_DATA:_
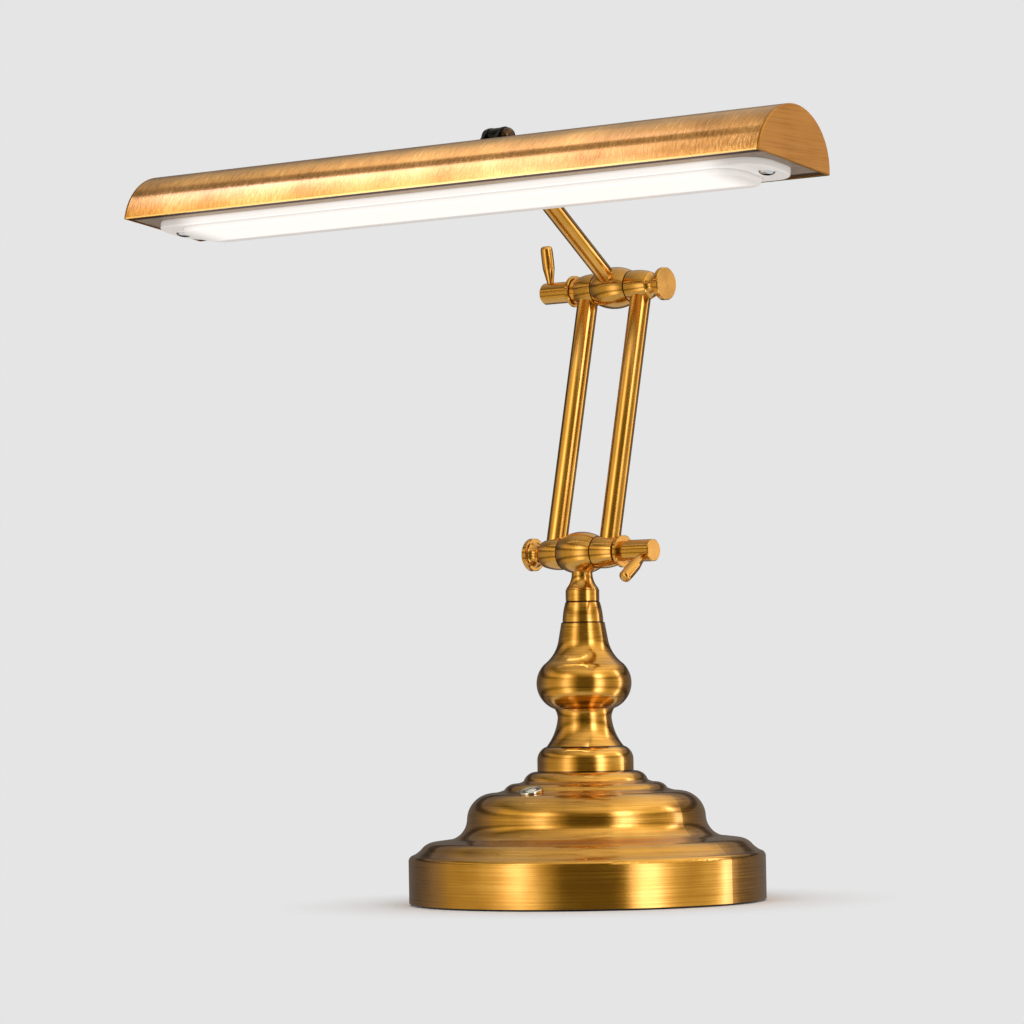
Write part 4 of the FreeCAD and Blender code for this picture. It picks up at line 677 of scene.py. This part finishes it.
def makeFloor(values):
    made, tree = newMaterial("painted floor")
    spot = addNode(tree, "ShaderNodeTexCoord")
    reach = addNode(tree, "ShaderNodeVectorMath", links={0: spot.outputs["Object"]}, operation="LENGTH")
    away = addNode(tree, "ShaderNodeMapRange", {"From Min": values["shadow"][0],
                                                "From Max": values["shadow"][1]},
                   {"Value": reach.outputs["Value"]}, interpolation_type="SMOOTHSTEP")
    seen = seenDirectly(tree)
    share = addNode(tree, "ShaderNodeMath", links={0: away.outputs[0], 1: seen.outputs[0]},
                    operation="MULTIPLY")
    paint = addNode(tree, "ShaderNodeBsdfDiffuse", {"Color": linear(values["floor"])})
    glow = addNode(tree, "ShaderNodeEmission", {"Color": linear(values["grey"]), "Strength": 1.0})
    mix = addNode(tree, "ShaderNodeMixShader", links={
        0: share.outputs[0], 1: paint.outputs[0], 2: glow.outputs[0]})
    addNode(tree, "ShaderNodeOutputMaterial", links={"Surface": mix.outputs[0]})
    side = values["floorSide"]
    corners = [(-side, -side, 0), (side, -side, 0), (side, side, 0), (-side, side, 0)]
    mesh = bpy.data.meshes.new("floor")
    mesh.from_pydata(corners, [], [(0, 1, 2, 3)])
    mesh.materials.append(made)
    floor = bpy.data.objects.new("floor", mesh)
    floor.location.z = -values["floorDrop"]
    floor.visible_glossy = False
    bpy.context.scene.collection.objects.link(floor)


# Soft boxes, placed by degrees to the right of the camera and above the horizon; sizes in metres
softBoxes = {
    "lampLeft": {"turn": -43, "rise": 40, "distance": 1.6, "size": (0.85, 0.85), "radiance": 1.2},
    "lampRight": {"turn": 43, "rise": 40, "distance": 1.6, "size": (0.85, 0.85), "radiance": 0.9},
}
aimPoint = Vector((0.0, 0.0, 0.17))
# A thin tube overhead, which the clear coat of the base and stem shows as a fine bright line
overheadTube = {"place": (-0.12, -0.20, 1.30), "size": (0.95, 0.012), "radiance": 40.0}


def lightOnly(source, names):
    group = bpy.data.collections.new(source.name)
    for name in names:
        group.objects.link(nodes[name])
    source.light_linking.receiver_collection = group


def makeLamp(name, place, aim, size, radiance):
    data = bpy.data.lights.new(name, "AREA")
    data.shape = "RECTANGLE"
    data.size = size[0]
    data.size_y = size[1]
    data.energy = math.pi * size[0] * size[1] * radiance
    lamp = bpy.data.objects.new(name, data)
    lamp.location = place
    lamp.rotation_euler = aim.to_track_quat("-Z", "Y").to_euler()
    bpy.context.scene.collection.objects.link(lamp)
    return lamp


def makeLights(boxes, tube):
    for name, box in boxes.items():
        azimuth = math.radians(camera["azimuth"] + box["turn"])
        rise = math.radians(box["rise"])
        away = Vector((math.sin(azimuth) * math.cos(rise), -math.cos(azimuth) * math.cos(rise),
                       math.sin(rise)))
        place = aimPoint + box["distance"] * away
        lamp = makeLamp(name, place, aimPoint - place, box["size"], box["radiance"])
        lamp.visible_glossy = False
    lamp = makeLamp("tube", tube["place"], Vector((0, 0, -1)), tube["size"], tube["radiance"])
    lightOnly(lamp, finishes[spunBrass] + finishes[turnedStem])


# A round wall, lighter and darker all round and in courses, with a plainer upper part
wall = {
    "radius": 2.0,           # m, as are the heights
    "low": -1.4,
    "high": 1.9,
    "levels": [              # degrees to the right of the camera, and level
        (-180, 0.13), (-139, 0.13), (-124, 0.21), (-111, 0.38), (-100, 0.60), (-74, 0.70),
        (-66, 0.88), (-58, 1.25), (-51, 2.0), (-44, 2.3), (-37, 1.5), (-30, 0.82), (-23, 0.44),
        (-17, 0.18), (17, 0.18), (23, 0.35), (28, 2.0), (34, 3.4), (42, 3.1), (49, 1.6), (56, 0.95),
        (66, 0.70), (75, 0.72), (87, 0.95), (92, 1.5), (95, 2.8), (98.5, 3.0), (102.5, 1.4),
        (109, 0.28), (122, 0.20), (180, 0.16),
    ],
    "plainFrom": 100,        # degrees from the camera, beyond which its colour is plain
    "courses": [             # height and share of the level; the knuckles show them as bands
        (-1.4, 1.2), (-0.75, 1.2), (-0.55, 0.35), (-0.38, 0.35), (-0.24, 1.0), (0.48, 1.0),
        (0.60, 0.35), (0.80, 0.35), (0.92, 1.5), (1.9, 1.5),
    ],
    "upper": [(0.0, 1.3), (1.0, 0.12)],  # share of the way from right to left, and level
    "fade": (1.1, 1.8),      # heights between which the upper part takes over
    "peak": 16.0,            # ramp colours are levels divided by this
    "steps": 72,
}
# Cards overhead, and to the left for the shade; each corner is x, y, z in metres and its level
cards = {
    "top": [(-2.0, -2.0, 1.9, 0.05), (2.0, -2.0, 1.9, 1.6), (2.0, 2.0, 1.9, 1.7),
            (-2.0, 2.0, 1.9, 0.45)],
    "shadeBand": [(-0.938, -0.85, 0.80, 0.9), (-0.571, -0.93, 0.80, 3.8),
                  (-0.572, -0.497, 1.194, 2.4), (-0.937, -0.315, 1.181, 5.7)],
    "shadeTop": [(-0.949, -0.02, 1.20, 0.2), (-0.56, -0.24, 1.30, 3.0),
                 (-0.563, 0.478, 1.113, 0.2), (-0.922, 0.501, 1.014, 0.1)],
}
cardSteps = 12


# Colours of the reflected lights at this level; the warm one gets paler where it is strong
def warmColour(level):
    return level, level * (0.81 + 0.05 * level), level * (0.25 + 0.3 * level)


def plainColour(level):
    return level, level * 0.87, level * 0.76


def ceilingColour(level):
    return level, level * 0.92, level * 0.76


def onlyReflected(card):
    for way in ("camera", "diffuse", "shadow", "transmission"):
        setattr(card, "visible_" + way, False)
    bpy.context.scene.collection.objects.link(card)


def makeWall(values):
    made, tree = newMaterial("wall")
    low = values["low"]
    high = values["high"]
    peak = values["peak"]
    around = []
    for turn, level in values["levels"]:
        colour = plainColour(level) if abs(turn) > values["plainFrom"] else warmColour(level)
        around.append(((turn + 180) / 360, (*[part / peak for part in colour], 1)))
    courses = [((height - low) / (high - low), (level, level, level, 1))
               for height, level in values["courses"]]
    overhead = [(place, (*[part / peak for part in warmColour(level)], 1))
                for place, level in values["upper"]]
    spot = addNode(tree, "ShaderNodeTexCoord")
    parts = addNode(tree, "ShaderNodeSeparateXYZ", links={0: spot.outputs["Object"]})
    angle = addNode(tree, "ShaderNodeMath", links={0: parts.outputs[0], 1: parts.outputs[1]},
                    operation="ARCTAN2")
    turned = addNode(tree, "ShaderNodeMath", {1: -1 / (2 * math.pi), 2: 0.5}, {0: angle.outputs[0]},
                     operation="MULTIPLY_ADD")
    ring = addNode(tree, "ShaderNodeValToRGB", links={"Fac": turned.outputs[0]}, stops=around,
                   ease=False)
    risen = addNode(tree, "ShaderNodeMapRange", {"From Min": low, "From Max": high},
                    {"Value": parts.outputs[2]})
    course = addNode(tree, "ShaderNodeValToRGB", links={"Fac": risen.outputs[0]}, stops=courses)
    banded = addNode(tree, "ShaderNodeMix", {0: 1.0}, {
        6: ring.outputs["Color"], 7: course.outputs["Color"]}, data_type="RGBA", blend_type="MULTIPLY")
    fade = addNode(tree, "ShaderNodeMapRange", {"From Min": values["fade"][0],
                                                "From Max": values["fade"][1]},
                   {"Value": parts.outputs[2]}, interpolation_type="SMOOTHSTEP")
    aside = addNode(tree, "ShaderNodeMapRange", {"From Min": -values["radius"],
                                                 "From Max": values["radius"]},
                    {"Value": parts.outputs[0]})
    upper = addNode(tree, "ShaderNodeValToRGB", links={"Fac": aside.outputs[0]}, stops=overhead,
                    ease=False)
    shown = addNode(tree, "ShaderNodeMix", links={
        0: fade.outputs[0], 6: banded.outputs[2], 7: upper.outputs["Color"]}, data_type="RGBA")
    glow = addNode(tree, "ShaderNodeEmission", {"Strength": peak}, {"Color": shown.outputs[2]})
    addNode(tree, "ShaderNodeOutputMaterial", links={"Surface": glow.outputs[0]})
    made.cycles.emission_sampling = "NONE"
    steps = values["steps"]
    turns = [2 * math.pi * i / steps for i in range(steps)]
    corners = [(values["radius"] * math.sin(turn), values["radius"] * math.cos(turn), height)
               for height in (low, high) for turn in turns]
    faces = [(i, (i + 1) % steps, (i + 1) % steps + steps, i + steps) for i in range(steps)]
    mesh = bpy.data.meshes.new("wall")
    mesh.from_pydata(corners, [], faces)
    mesh.materials.append(made)
    standing = bpy.data.objects.new("wall", mesh)
    standing.rotation_euler.z = math.radians(camera["azimuth"] + 180)
    onlyReflected(standing)


def cardMaterial(name, seeThrough):
    made, tree = newMaterial(name)
    level = addNode(tree, "ShaderNodeAttribute", attribute_name="level")
    shown = addNode(tree, "ShaderNodeEmission", {"Strength": 1.0}, {"Color": level.outputs["Color"]})
    if seeThrough:
        clear = addNode(tree, "ShaderNodeBsdfTransparent")
        shown = addNode(tree, "ShaderNodeAddShader", links={0: shown.outputs[0], 1: clear.outputs[0]})
    addNode(tree, "ShaderNodeOutputMaterial", links={"Surface": shown.outputs[0]})
    made.cycles.emission_sampling = "NONE"
    return made


def makeCard(name, corners, finish, colourOf):
    across = cardSteps + 1
    shares = [(i / cardSteps, j / cardSteps) for j in range(across) for i in range(across)]
    points = [[(1 - u) * (1 - v) * a + u * (1 - v) * b + u * v * c + (1 - u) * v * d
               for a, b, c, d in zip(*corners)] for u, v in shares]
    starts = [j * across + i for j in range(cardSteps) for i in range(cardSteps)]
    faces = [(n, n + 1, n + across + 1, n + across) for n in starts]
    colours = []
    for point in points:
        colours += [*colourOf(point[3]), 1.0]
    mesh = bpy.data.meshes.new(name)
    mesh.from_pydata([point[:3] for point in points], [], faces)
    mesh.attributes.new("level", "FLOAT_COLOR", "POINT").data.foreach_set("color", colours)
    mesh.materials.append(finish)
    card = bpy.data.objects.new(name, mesh)
    onlyReflected(card)
    return card


# The top card hides the world behind it; the others add to what lies behind, on the shade alone
def makeCards(values):
    makeCard("top", values["top"], cardMaterial("card", False), ceilingColour)
    clear = cardMaterial("clear card", True)
    for name in ("shadeBand", "shadeTop"):
        lightOnly(makeCard(name, values[name], clear, warmColour), finishes[shadeBrass])


makeCamera(camera)
makeWorld(studio)
makeFloor(studio)
makeLights(softBoxes, overheadTube)
makeWall(wall)
makeCards(cards)
bpy.context.scene.view_settings.view_transform = "Standard"
print("studio made")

_SHORT PROBLEM:_ Without changing anything, quote the lines from the top of the data to the line that contains "bpy.context.scene.collection.objects.link(floor)", including that line.

_RESPONSE TO THE EXERCISE:_
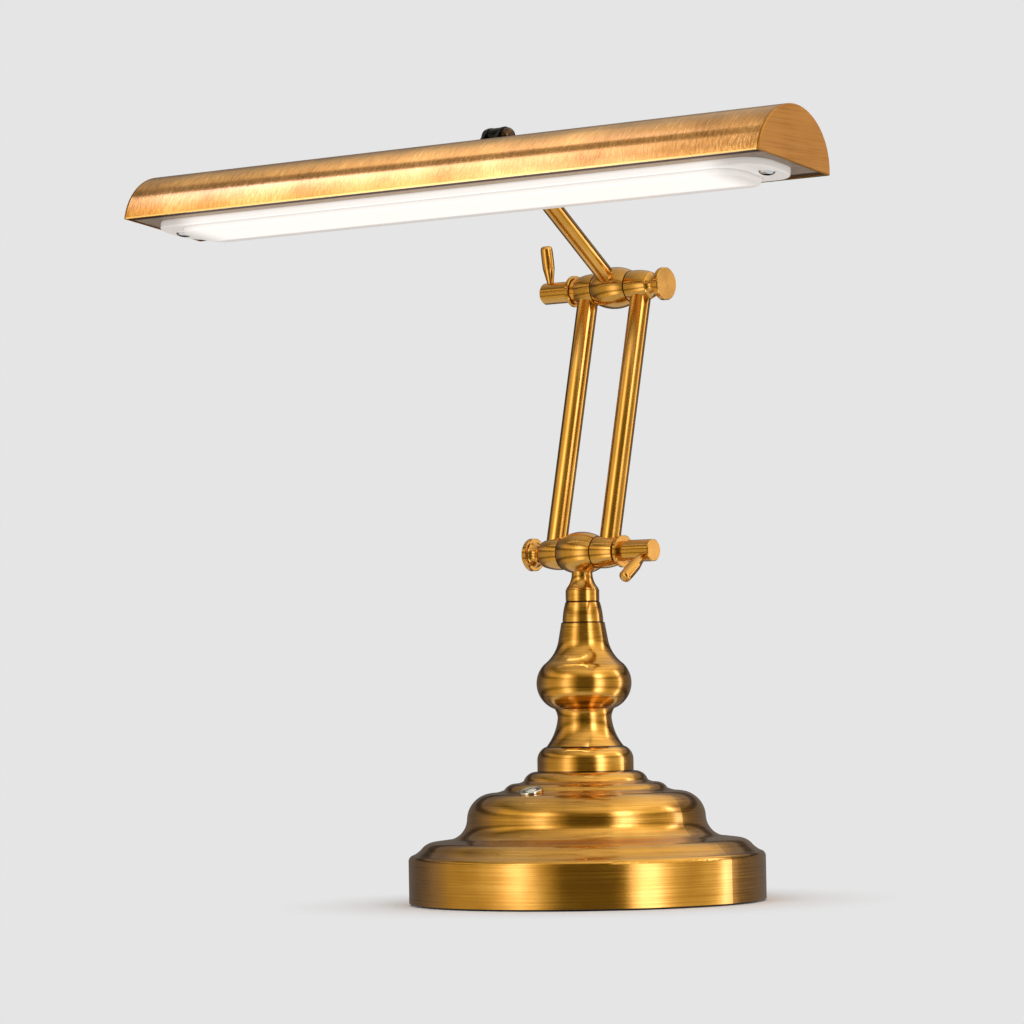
Write part 4 of the FreeCAD and Blender code for this picture. It picks up at line 677 of scene.py. This part finishes it.
def makeFloor(values):
    made, tree = newMaterial("painted floor")
    spot = addNode(tree, "ShaderNodeTexCoord")
    reach = addNode(tree, "ShaderNodeVectorMath", links={0: spot.outputs["Object"]}, operation="LENGTH")
    away = addNode(tree, "ShaderNodeMapRange", {"From Min": values["shadow"][0],
                                                "From Max": values["shadow"][1]},
                   {"Value": reach.outputs["Value"]}, interpolation_type="SMOOTHSTEP")
    seen = seenDirectly(tree)
    share = addNode(tree, "ShaderNodeMath", links={0: away.outputs[0], 1: seen.outputs[0]},
                    operation="MULTIPLY")
    paint = addNode(tree, "ShaderNodeBsdfDiffuse", {"Color": linear(values["floor"])})
    glow = addNode(tree, "ShaderNodeEmission", {"Color": linear(values["grey"]), "Strength": 1.0})
    mix = addNode(tree, "ShaderNodeMixShader", links={
        0: share.outputs[0], 1: paint.outputs[0], 2: glow.outputs[0]})
    addNode(tree, "ShaderNodeOutputMaterial", links={"Surface": mix.outputs[0]})
    side = values["floorSide"]
    corners = [(-side, -side, 0), (side, -side, 0), (side, side, 0), (-side, side, 0)]
    mesh = bpy.data.meshes.new("floor")
    mesh.from_pydata(corners, [], [(0, 1, 2, 3)])
    mesh.materials.append(made)
    floor = bpy.data.objects.new("floor", mesh)
    floor.location.z = -values["floorDrop"]
    floor.visible_glossy = False
    bpy.context.scene.collection.objects.link(floor)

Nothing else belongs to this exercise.